Now I’ll say something controversial: the metacrisis has its roots in failures of perception. Practical interventions are indispensable, but if we want them to make more than a small dent, we first have to change the way we see things.
The moment we begin to develop, we begin to develop a worldview. Arguably, development and worldview development are inseparable. We’re born into a continuous relationship with the world around us—we affect it and it, in turn, affects us. This feedback loop allows us to update our mental models about ourselves and the world. (3) It allows us to learn. But the unique way we each see things is more than the sum of our mental models.
With time, an overarching worldview emerges as our beliefs about what the world is, how it works, and how we can show up in it aggregate and integrate. (4) But (ideally) it doesn’t crystallize into a rigid structure. It’s more like a living thing. If mental models are cells, worldview is the multicellular organism. A worldview is a complex, adaptive, self-organizing system of mental models that form the “living lens” through which we see the world.
That lens determines which aspects of reality we can see and which ones we’re blind to, enabling or inhibiting our ability to develop in critical ways. And this is where the trouble begins.
We tend to imagine that we see the world as it actually **********is, and not through a lens at all. In that sense, our worldview is transparent: we can see through it, but we can’t see it. Moreover, because we’re unaware of our own worldview, we’re also unaware of other peoples’. We often see others as wrong—ignorant, irrational, and foolish—to the extent that their worldviews differ from our own. When our worldview collides with one that contrasts it, we tend to bristle, though a range of responses are available, from delight, surprise, confusion, or rage to the vague but pressing discomfort of cognitive dissonance.
When we disagree with someone about the nature of reality, it would be more productive if we could see our worldview clearly, drawing it into the conversation as an object of discussion. But worldview transparency deprives us of the affordances that allow us to “get a grip” on how we see things, instead trapping us in an argument about what we’re looking at. In order to bring our worldviews into the foreground of our conversations, we need to become aware of their shapes and contours. We need a way to make our worldviews more opaque. (5) Ultimately, the point is to talk about reality, but we can’t have a meaningful discussion about it without worldview on the table.
This gets tricky because it’s our worldview itself that determines how easily we can make the shift from transparency to opacity.
When we’re provoked by an encounter with a dissonant worldview, two divergent paths arise: one leads toward expansion, the other contraction. Let’s first consider what happens when we take the path of contraction.
If we experience a new perspective as a threat to our worldview, we enter a profoundly uncomfortable state of uncertainty that triggers “need for closure,” a strong drive to relieve our discomfort and resolve our uncertainty as quickly as possible. From here, the easiest route is to double down on previously-held beliefs or contort new information to fit within them. By meeting uncertainty with closure, we avoid discomfort, but we lose the ability to update our mental models when we encounter dissonance.

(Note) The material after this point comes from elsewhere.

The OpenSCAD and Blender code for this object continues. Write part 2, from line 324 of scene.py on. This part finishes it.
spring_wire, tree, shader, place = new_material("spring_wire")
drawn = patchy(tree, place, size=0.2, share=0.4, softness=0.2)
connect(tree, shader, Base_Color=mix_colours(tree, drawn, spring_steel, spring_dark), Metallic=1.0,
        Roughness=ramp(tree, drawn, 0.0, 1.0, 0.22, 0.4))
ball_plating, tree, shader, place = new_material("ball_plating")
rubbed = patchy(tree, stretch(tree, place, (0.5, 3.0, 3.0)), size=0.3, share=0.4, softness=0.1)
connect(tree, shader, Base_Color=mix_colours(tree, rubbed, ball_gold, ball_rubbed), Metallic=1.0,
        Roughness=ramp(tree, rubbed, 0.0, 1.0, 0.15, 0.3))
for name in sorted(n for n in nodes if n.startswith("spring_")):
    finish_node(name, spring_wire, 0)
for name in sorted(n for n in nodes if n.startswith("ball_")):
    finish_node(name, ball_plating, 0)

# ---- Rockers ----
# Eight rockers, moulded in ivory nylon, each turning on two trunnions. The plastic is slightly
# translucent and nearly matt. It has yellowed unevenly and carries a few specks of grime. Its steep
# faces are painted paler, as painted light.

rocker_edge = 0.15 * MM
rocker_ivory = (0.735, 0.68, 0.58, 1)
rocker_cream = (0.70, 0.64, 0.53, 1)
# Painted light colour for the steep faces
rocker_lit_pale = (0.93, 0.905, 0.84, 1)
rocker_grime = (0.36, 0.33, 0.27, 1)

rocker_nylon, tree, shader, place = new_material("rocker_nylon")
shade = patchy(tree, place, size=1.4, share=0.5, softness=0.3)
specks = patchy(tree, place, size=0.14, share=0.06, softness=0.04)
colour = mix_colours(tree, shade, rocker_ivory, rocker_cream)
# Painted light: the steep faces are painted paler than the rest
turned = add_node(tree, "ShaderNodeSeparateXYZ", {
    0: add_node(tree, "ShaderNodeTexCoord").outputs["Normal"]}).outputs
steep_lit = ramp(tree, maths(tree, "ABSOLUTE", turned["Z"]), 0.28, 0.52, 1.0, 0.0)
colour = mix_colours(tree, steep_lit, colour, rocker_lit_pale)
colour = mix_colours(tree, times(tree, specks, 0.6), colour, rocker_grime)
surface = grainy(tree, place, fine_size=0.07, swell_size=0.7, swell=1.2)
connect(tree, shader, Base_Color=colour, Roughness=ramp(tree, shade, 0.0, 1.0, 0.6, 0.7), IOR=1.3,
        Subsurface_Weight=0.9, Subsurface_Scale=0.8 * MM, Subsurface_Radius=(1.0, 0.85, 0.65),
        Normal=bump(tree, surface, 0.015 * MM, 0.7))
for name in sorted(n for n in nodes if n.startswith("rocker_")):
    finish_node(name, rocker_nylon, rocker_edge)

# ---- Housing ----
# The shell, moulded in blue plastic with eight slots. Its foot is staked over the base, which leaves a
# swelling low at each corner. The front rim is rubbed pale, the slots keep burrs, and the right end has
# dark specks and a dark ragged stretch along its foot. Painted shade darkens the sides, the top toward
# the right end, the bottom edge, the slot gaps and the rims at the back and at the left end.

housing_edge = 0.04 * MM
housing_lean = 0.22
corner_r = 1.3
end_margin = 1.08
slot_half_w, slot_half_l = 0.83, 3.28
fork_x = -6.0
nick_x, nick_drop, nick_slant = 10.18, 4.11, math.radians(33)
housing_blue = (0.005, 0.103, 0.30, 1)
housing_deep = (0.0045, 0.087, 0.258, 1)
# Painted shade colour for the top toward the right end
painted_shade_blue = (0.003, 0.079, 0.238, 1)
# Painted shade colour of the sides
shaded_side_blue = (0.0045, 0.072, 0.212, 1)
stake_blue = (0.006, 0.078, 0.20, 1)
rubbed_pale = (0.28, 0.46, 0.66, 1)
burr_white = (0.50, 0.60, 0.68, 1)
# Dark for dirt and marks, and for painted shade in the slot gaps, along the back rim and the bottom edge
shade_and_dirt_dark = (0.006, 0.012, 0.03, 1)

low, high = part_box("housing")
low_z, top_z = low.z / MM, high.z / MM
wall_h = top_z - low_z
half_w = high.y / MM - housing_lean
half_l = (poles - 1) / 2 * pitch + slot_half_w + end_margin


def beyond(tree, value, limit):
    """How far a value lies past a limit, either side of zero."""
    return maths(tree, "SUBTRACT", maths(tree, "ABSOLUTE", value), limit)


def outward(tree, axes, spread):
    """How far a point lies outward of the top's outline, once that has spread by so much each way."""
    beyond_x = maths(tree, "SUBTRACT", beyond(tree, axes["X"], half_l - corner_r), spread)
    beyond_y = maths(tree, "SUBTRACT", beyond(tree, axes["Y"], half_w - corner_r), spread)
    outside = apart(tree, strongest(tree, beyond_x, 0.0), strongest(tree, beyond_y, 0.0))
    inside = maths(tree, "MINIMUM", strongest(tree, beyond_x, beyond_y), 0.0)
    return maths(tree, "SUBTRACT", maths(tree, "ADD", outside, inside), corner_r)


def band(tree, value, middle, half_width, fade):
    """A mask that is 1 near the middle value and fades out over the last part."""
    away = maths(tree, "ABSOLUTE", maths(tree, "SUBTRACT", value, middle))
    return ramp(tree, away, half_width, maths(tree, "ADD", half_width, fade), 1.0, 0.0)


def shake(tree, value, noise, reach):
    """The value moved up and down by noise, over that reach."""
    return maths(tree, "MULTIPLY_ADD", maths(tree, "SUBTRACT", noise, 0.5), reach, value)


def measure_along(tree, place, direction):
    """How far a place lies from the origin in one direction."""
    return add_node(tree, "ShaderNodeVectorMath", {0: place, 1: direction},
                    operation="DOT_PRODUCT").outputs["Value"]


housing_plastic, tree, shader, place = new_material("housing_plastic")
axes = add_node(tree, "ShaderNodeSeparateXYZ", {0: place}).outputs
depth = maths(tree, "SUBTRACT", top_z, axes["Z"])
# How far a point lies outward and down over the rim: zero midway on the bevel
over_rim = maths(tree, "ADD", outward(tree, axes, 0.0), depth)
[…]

We lose the ability to learn.
As our worldview contracts, it also stagnates, and we become increasingly out-of-touch with our ever-changing environment, which means we can’t act effectively. When our actions don’t produce the intended results, and we’re unable to learn from our experience, it’s deeply disorienting. How do we resolve the uncertainty and discomfort of disorientation? The only way we know how: with more closure.
As a contracting worldview descends into rigidity and myopia, encounters with other worldviews are more likely to threaten it. (6) This can become a dangerous, vicious cycle of closure. (7)
What does it look like if we instead take the path of expansion?
When we’re able to respond to worldview provocation with curiosity, the experience of uncertainty becomes interesting, even playful and pleasant. (8) Curiosity creates a dynamic tension: it both opens us to new information and drives us to make sense of it. That tension requires us to balance openness and receptivity with healthy skepticism through a cognitive dance called active open mindedness. When we simultaneously expand and integrate our worldview, we stay in touch with reality, even as it changes.